Our Take on Messy Love
The distinction between hearing principles described and hearing them applied is significant. Shetty has discussed relationship dynamics in his bestselling books and through his podcast, and the ideas here – communicating with clarity and compassion, breaking cycles of blame and withdrawal, creating emotional safety – are consistent with his established body of work. But in Messy Love, those ideas are stress-tested by actual circumstances rather than illustrated by tidy examples. When a couple is mid-argument, when the silence after a hard question is real silence rather than a narrative device, the coaching has to work differently. It’s more exposed, and more instructive for it.
As an Audible Original released in January 2026, this is early in its review history – the rating count is minimal at the time of writing, making pattern analysis from listener responses premature. What I can assess is the structural choice Shetty has made, which is a significant evolution from his prior work. He describes this himself as stepping out of his usual role as interviewer to face the unexpected alongside the couples. That’s an accurate description of what makes the format feel different from standard relationship audio.
Why Listen to Messy Love
At seven hours and thirty-nine minutes, this is a committed but not exhausting listen. The advantage of hearing Shetty narrate his own material is that his vocal energy shifts with the content – when a session moment is difficult, you hear it. When a breakthrough happens, you hear that too. There’s no editorial smoothing that would sanitize the texture out of what’s actually a fairly raw subject.
The tools Shetty draws on – turning daily moments into rituals of appreciation, building emotional safety through consistent small actions – are practical in the specific way that the best relationship guidance is practical: they don’t require dramatic change, just sustained attention. These are the kind of insights that land differently when you hear them in the context of a real couple trying to apply them than when they appear as bullet points in a chapter.
What to Watch For in Messy Love
A note worth naming: Shetty includes a resource note about relationship violence, pointing listeners to creative-interventions.org and thehotline.org. This suggests that at least one of the couples navigating their relationship in these sessions is dealing with dynamics that go beyond the routine difficulty of modern partnership. Listeners should be aware that the content engages with genuinely difficult material, not just the friction of two people who need better communication skills.
The format’s weakness is also its strength: because the sessions are unscripted, the insights don’t arrive in a neat sequence. If you’re listening for a framework you can take notes on, the structure may feel frustrating. If you’re listening to understand how real people move through real difficulty, the lack of structure is what makes it compelling.
Who Should Listen to Messy Love
The synopsis makes a specific claim that this works whether you’re single, dating, partnered, or healing, and that’s largely true – the patterns being worked through in these sessions are recognizable regardless of your current relationship status. Listeners who want actionable principles in a linear structure will get more from Shetty’s previous books. Listeners who want to hear what practicing love actually looks like when things are difficult, in something closer to real time, will find Messy Love more interesting than almost anything else in the relationship audio space right now.
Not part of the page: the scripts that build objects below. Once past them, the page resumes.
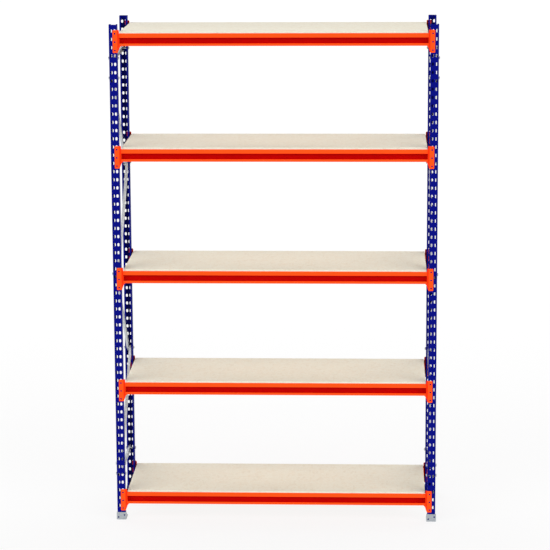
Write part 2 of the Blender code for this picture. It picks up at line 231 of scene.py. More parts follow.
class Fold:
    """The way of a sheet round its bends, by the length along one of its surfaces."""

    def __init__(self, corners, radii, steps=5):
        self.points = rounded(corners, radii, steps, closed=False)
        self.moves = mitres(self.points, False)
        self.lengths = [0.0]
        for before, after in zip(self.points, self.points[1:]):
            self.lengths.append(self.lengths[-1] + (after - before).length)

    def find(self, place):
        """Length along the fold at the point nearest to a place."""
        place = Vector(place)
        best = None
        for k, (before, after) in enumerate(zip(self.points, self.points[1:])):
            way = after - before
            share = min(1.0, max(0.0, (place - before).dot(way) / way.length_squared))
            distance = (before + way * share - place).length
            if best is None or distance < best[0]:
                best = (distance, self.lengths[k] + way.length * share)
        return best[1]

    def at(self, length, depth):
        """Place of a point by its length along the fold and its depth to the left of it."""
        k = 0
        while k < len(self.lengths) - 2 and length > self.lengths[k + 1]:
            k += 1
        share = (length - self.lengths[k]) / (self.lengths[k + 1] - self.lengths[k])
        edges = [self.points[n] + self.moves[n] * depth for n in (k, k + 1)]
        return edges[0].lerp(edges[1], share)

    def bend(self, shape, side=1):
        """Bend a flat sheet: X is its length along the fold, Y its depth, and Z stays."""
        for length in self.lengths[1:-1]:
            everything = shape.verts[:] + shape.edges[:] + shape.faces[:]
            bmesh.ops.bisect_plane(shape, geom=everything, dist=1e-7,
                                   plane_co=(length, 0, 0), plane_no=(1, 0, 0))
        for vertex in shape.verts:
            place = self.at(vertex.co.x, side * vertex.co.y)
            vertex.co = (place.x, place.y, vertex.co.z)
        return shape


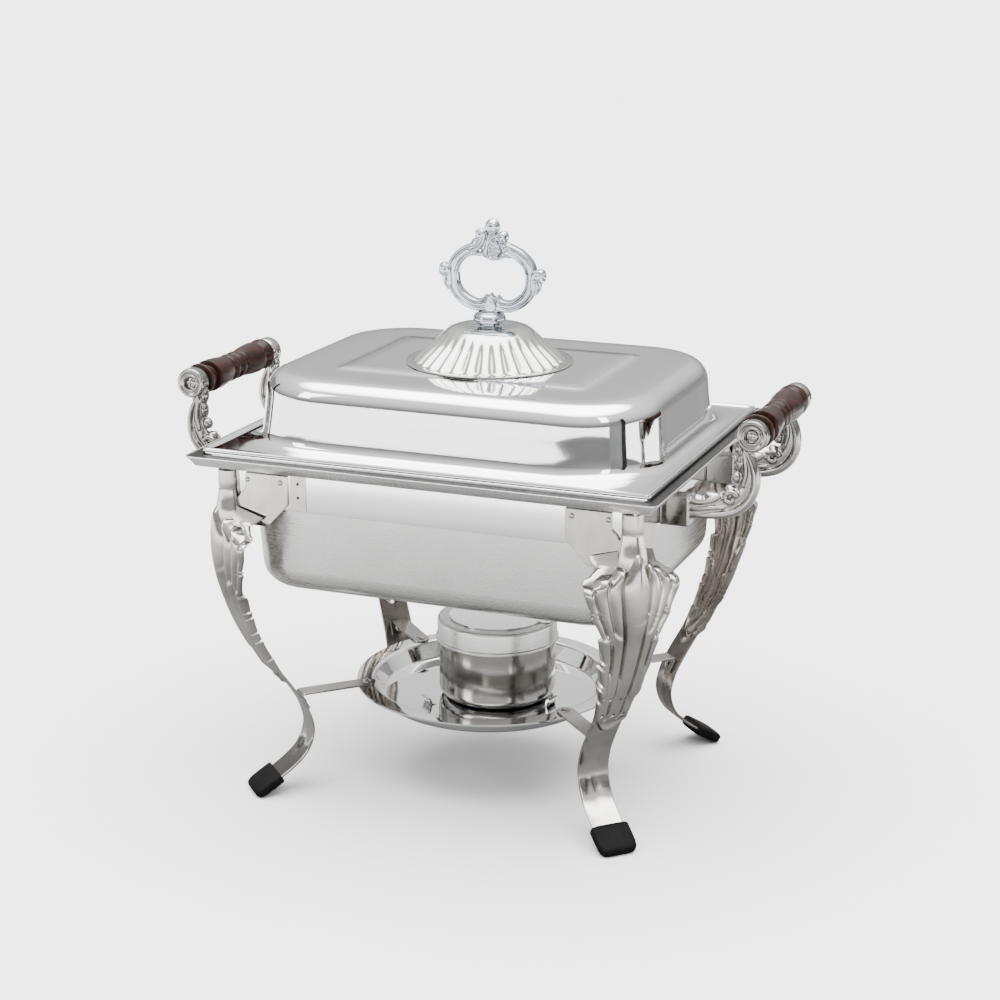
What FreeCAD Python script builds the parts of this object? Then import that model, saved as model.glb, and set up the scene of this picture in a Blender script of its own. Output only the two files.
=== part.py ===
import FreeCAD, Part
import math
import os
import Sketcher

# Half-size rectangular chafing dish: a stamped stand with four leaf legs, a water pan, a food pan,
# a domed lid with a ring handle, and a fuel holder on a shelf dish under the pans.
# Millimetres. Origin on the floor under the centre, X along the long side, front towards -Y, Z up.

SIZES = {
    "pan_length": 325.0,
    "pan_width": 260.0,
    "pan_gauge": 1.2,
    "food_depth": 65.0,
    "food_inset": 17.5,
    "water_depth": 104.0,
    "water_draft": 6.0,
    "pan_corner": 30.0,
    "pan_floor_radius": 20.0,
    "pan_gap": 2.5,
    "flange_reach": 2.0,
    "ledge_side": 12.5,
    "ledge_front": 16.0,
    "rim_height": 265.0,
    "rim_step": 1.0,
    "rim_band": 8.0,
    "rim_slope": 7.0,
    "rim_corner": 7.0,
    "frame_gauge": 1.5,
    "apron_inset": 24.0,
    "apron_drop": 38.0,
    "apron_corner": 3.0,
    "leg_gauge": 2.0,
    "strap_width": 24.0,
    "leaf_width": 74.0,
    "neck_width": 44.0,
    "wing_reach": 47.0,
    "wing_depth": 20.0,
    "wing_gap": 11.5,
    "slot_width": 5.0,
    "column_radius": 7.0,
    "boot_length": 23.0,
    "boot_width": 29.0,
    "boot_thickness": 9.0,
    "shelf_radius": 101.0,
    "shelf_flange": 13.0,
    "shelf_height": 74.0,
    "shelf_depth": 13.0,
    "shelf_gauge": 1.5,
    "shelf_draft": 7.0,
    "stay_width": 13.5,
    "stay_gauge": 1.5,
    "stay_tab": 12.0,
    "stay_clearance": 0.6,
    "stay_rivet_drop": 7.6,
    "lance_radius": 54.0,
    "lance_width": 12.0,
    "lance_rise": 5.0,
    "rivet_radius": 2.2,
    "rivet_head": 3.6,
    "rivet_rise": 1.2,
    "bracket_width": 13.0,
    "bracket_spacing": 114.0,
    "bracket_reach": 63.0,
    "bracket_rise": 31.0,
    "bracket_foot": 22.0,
    "boss_radius": 11.0,
    "rod_radius": 2.5,
    "screw_head": 4.6,
    "screw_sink": 3.0,
    "grip_radius": 12.0,
    "grip_neck": 8.5,
    "grip_ring": 9.0,
    "grip_flare": 14.0,
    "washer_gauge": 0.8,
    "lid_gap": 0.5,
    "lid_gauge": 1.2,
    "lid_lip": 3.0,
    "lid_bead": 1.4,
    "lid_shoulder_x": 16.0,
    "lid_shoulder_y": 20.5,
    "lid_height": 51.6,
    "lid_draft_x": 2.5,
    "lid_draft_y": 5.0,
    "lid_corner": 58.0,
    "lid_edge": 15.0,
    "plateau_length": 186.0,
    "plateau_width": 120.0,
    "plateau_rise": 1.2,
    "knob_radius": 61.0,
    "knob_height": 26.0,
    "knob_gauge": 1.5,
    "collar_radius": 12.0,
    "collar_height": 7.6,
    "collar_neck": 9.0,
    "collar_neck_height": 3.0,
    "ring_half_width": 41.0,
    "ring_height": 49.0,
    "ring_hole_half": 27.0,
    "ring_hole_height": 36.0,
    "ring_base": 6.5,
    "ring_crest": 20.0,
    "ring_thickness": 9.0,
    "stud_radius": 2.5,
    "nut_width": 9.0,
    "nut_height": 4.0,
    "cup_radius": 44.0,
    "cup_height": 45.0,
    "cup_gauge": 1.2,
    "cup_floor_radius": 8.0,
    "cup_offset": 6.0,
    "cap_height": 17.0,
    "cap_gauge": 1.2,
    "cap_bead": 1.2,
    "cap_hole": 27.0,
    "can_gap": 1.8,
    "can_height": 50.0,
    "can_mouth": 18.0,
    "snuffer_radius": 36.0,
    "snuffer_gauge": 1.0,
    "pivot_setback": 4.0,
    "snuffer_angle": 60.0,
    "pivot_radius": 2.0,
    "waist_setback": 43.0,
    "waist_lean": 28.2,
    "toe_rise": 13.5,
    "wing_near": 16.0,
    "wing_far": 42.0,
    "wing_rivet_drop": 4.5,
    "joint_setback": 2.0,
    "joint_width": 12.0,
    "bracket_bite": 8.0,
    "bracket_climb": 68.0,
    "flange_corner": 10.0,
    "food_draft": 8.0,
    "running_gap": 0.3,
}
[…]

Frequently Asked Questions
Is Messy Love a coaching manual or a documentary-style listening experience?
It’s closer to documentary. The core of the audiobook is unscripted coaching sessions with real couples, narrated by Shetty. The practical tools and principles emerge from those sessions rather than being delivered abstractly. Think of it as observed practice rather than taught theory.
How does Messy Love compare to Jay Shetty’s previous books like Think Like a Monk?
Shetty himself describes this as an evolution – he steps out of his interviewer role and engages directly with couples in unscripted moments. His previous books are more structured and principle-driven. Messy Love is rawer and more situational, which makes it feel different in tone and format even if the underlying values are consistent.
Is this audiobook appropriate for someone in a relationship experiencing serious difficulty, not just routine friction?
Shetty includes resources for relationship violence (creative-interventions.org, thehotline.org) in the audiobook, which indicates some of the content addresses serious relational difficulty. For listeners in crisis situations, these resources are more immediately useful than any audiobook. The content here works best as a reflective tool rather than emergency guidance.
Does Shetty coaching real couples mean this audiobook has a limited shelf life as their situations resolve?
The patterns being worked through – resentment cycles, broken trust, generational conditioning – are universally recognizable even when the specific couple’s circumstances are particular. The sessions function as case studies, and case studies retain their instructional value after the specific case resolves.